The offseason moves immediately paid off for the Monarchs as the team finished with a franchise-best 25-9 win/loss record. Whisenant was later named the WNBA Coach of the Year, and Powell received the WNBA Most Improved Player Award. After previous seasons of being eliminated from the WNBA Playoffs by either the Houston Comets or the Los Angeles Sparks, the Monarchs finally defeated both, sweeping both teams en route to their first appearance in the WNBA Finals. The Monarchs won their first ever WNBA Finals by defeating the Connecticut Sun, three games to one in a best-of-five playoff series, which brought the city of Sacramento its first major championship in a professional sport.
The Monarchs remained strong in 2006, finishing second place in the West. The Monarchs would catch fire in the playoffs, once again sweeping both Houston and then top seeded LA to reach the Finals for the second straight season. But in the Finals, they were defeated by the Detroit Shock 3 games to 2, in the first WNBA Finals to go 5 games.
In 2007, the Monarchs finished strongly again, but blew a chance to get the #2 seed at the end of the season. They were matched up against the San Antonio Silver Stars. After defeating the Silver Stars in game 1 at home, the Monarchs would lose games 2 & 3 (and the series) in San Antonio, ending their two-year run as Western Conference champions.
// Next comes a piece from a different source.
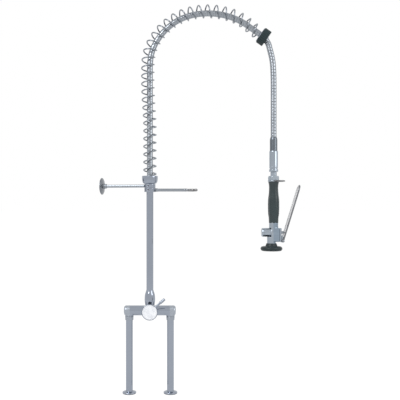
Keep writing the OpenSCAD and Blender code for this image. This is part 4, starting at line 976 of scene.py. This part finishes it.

In 2008 the Monarchs were markedly less good, but hung around the Western Playoff picture all season and finished with the #4 seed. Facing the Silver Stars again in the first round, the Monarchs were hoping for some payback for 2007. The series did not start well for the Monarchs, as they dropped Game 1 at home 85-78. Now the series shifted to San Antonio, and it seemed the series would come to a quick end. But the Monarchs would not back down, blowing out the Silver Stars in Game 2 84-67, forcing the critical Game 3. In Game 3, the Stars came out strong and at one point had a 14 point lead. But the Monarchs put together a furious rally, scoring seven points in the final 90 seconds of play to even the game and force it to overtime. But unfortunately for the Monarchs, the Silver Stars came out strong in the extra period and won the game, 86-81, ending the Monarchs' season.